I think you'll find the $227 is for the older Stradic model not the Ci4.


----------



## yakincod (Oct 18, 2009)

i want one of these reels so bad 
i love my 1000fi abd would love to replace it with a ci4 but i think i will just get a 2500ci4 and keep my 1000

hope to here a report on these reels soon.


----------



## mustrumr (Feb 27, 2009)

I've got the 2500 Ci4, and it really is a lovely reel. I was initially going to get the 1000, but the 2500 is a much more versatile reel (7kg of drag versus 3 kg for the 1000 Ci4), and since the reel is so light my new 7ft 1-3 kg LOX rod balances much better with the 2500 Ci4 (198gm) than the 1000 Ci4 (176 gm). At 198 gm it's still considerably lighter than the standard Stradic FI 1000 (210 gm).

I looked at the overseas prices on the Ci4s, but the delivery cost from Cabelas was over $50 (seems excessive to me), so I ended up getting it from Tackleworld for $309 (after a bit of sweet talking and getting them to match the best local internet price I could find - Raayanne's had it for $299 plus $10 delivery http://www.rayannes.com.au/products/rod ... nly-299ea/ and they've got the Ci4 1000 for the same price plus a rather nifty special on Fireblood rods at $299 down from $455). I always prefer to buy local if I can.

Cheers,


----------



## johnny (Aug 12, 2007)

thanks mustrumr for the perspective as the c14 2500 is more versatile than the c14 1000 ...Mo tackle has them for $289 plus delivery ....,,not many discounts on a classy product


----------



## YakN00b (Jun 9, 2008)

7kg of drag from a 2500 size reel? I am sure thats a misprint or else they are small japanese kilograms. Maybe that's with the drag tightened down with pliers?


----------



## yakincod (Oct 18, 2009)

oops


----------



## yakincod (Oct 18, 2009)

all i hear is blah blah blah you hate shimmano


----------



## yakincod (Oct 18, 2009)

kraley said:


> yakincod said:
> 
> 
> > why the f#ck is everyone so anti shimano around here shimanno stella 20kg of drag and it shits all over daiwa
> ...


not in caps


----------



## yakincod (Oct 18, 2009)

cheers,

i might change my name to [mod edit] because people think i type in caps and like shimano
i dont want to fight or argue its frustrating when people put there blinkers on and dont even want to listen about what other people have to say.

thats all


----------



## mustrumr (Feb 27, 2009)

Does the 2500 Ci4 really have 7kg of drag? I don't know, it's just their specs I was quoting (identical to the drag specs for the standard 2500 Stradic, BTW). I distrust the specifications quoted by all tackle manufacturers, period. And since none of the fishing mags actually do real tests of gear it's impossible to know. I know I can lock the drag down hard enough with my fingers that I can't pull line off without cutting myself on the braid. Is that 7kg? God knows! And I never fish with the drag set that tight anyway.

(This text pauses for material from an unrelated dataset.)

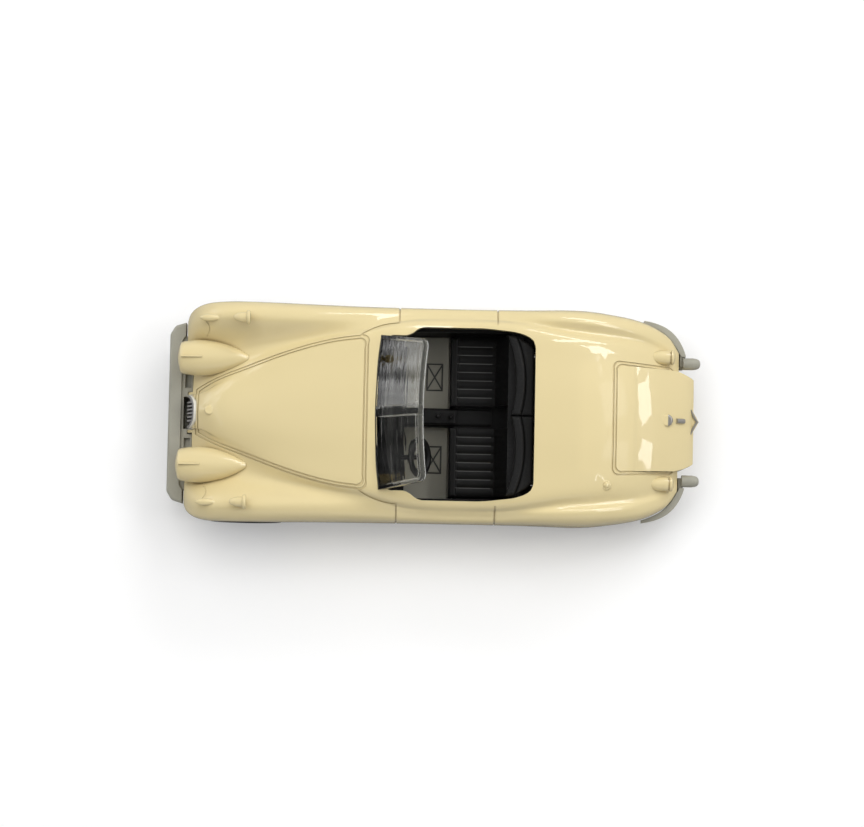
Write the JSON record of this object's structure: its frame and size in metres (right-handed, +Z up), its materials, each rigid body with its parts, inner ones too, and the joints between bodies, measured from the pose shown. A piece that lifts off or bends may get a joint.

But there's no doubt that the 2500 Stradic drag is very powerful and impressively smooth - I've caught salmon to four kilos on my standard Stradic, and I doubt you could do the same safely on the 1000. It's that sort of performance that made me say the 2500 was more versatile than the 1000, along with its greater line capacity, and larger diameter spool which gives better casting performance than a 1000. Is a Daiwa better? I honestly don't know - and their product line-up is so big and confusing that I probably never will :lol: .

This whole Daiwa vs Shimano thing is like Ford vs Holden - you can't argue with a true believer. I buy Shimano because i know their range, I understand their product line, and I'm happy with how they perform at their price points. If anyone prefers to buy Daiwa (or any other manufacturer)- no probs. No need to get nasty about it - it's just a fishing reel.

Cheers,


----------



## koich (Jul 25, 2007)

Tackletour only tested the drag to 16lb dry, which is still more than the 15lb shimano claim it had.

But 7kg??

4.5kg is a bit closer to the mark.


----------



## YakN00b (Jun 9, 2008)

eric said:


> _[mod annotation: This post references a couple of deleted ones, so parts may not make sense to those new to the thread]_
> 
> Come on n00b, one of the better things about this site is that most members share a view on writing a straight forward plain English post most of the time. You yourself usually seem to enjoy the pleasures of quality sentence structure.
> 
> ...


Seeing as my post was deleted due to offending some of the Luminati I will repost it.

I prefer Shimano stuff I have one Diawa reel which with 10 bearings is ultra smooth but the drag was terrible out of the box despite having teflon coated drag washers. After applying some decent reel gerease it is better but still not as good as my cheaper Shimano reels


----------



## Scott (Aug 29, 2005)

> Seeing as my post was deleted due to offending some of the Luminati I will repost it.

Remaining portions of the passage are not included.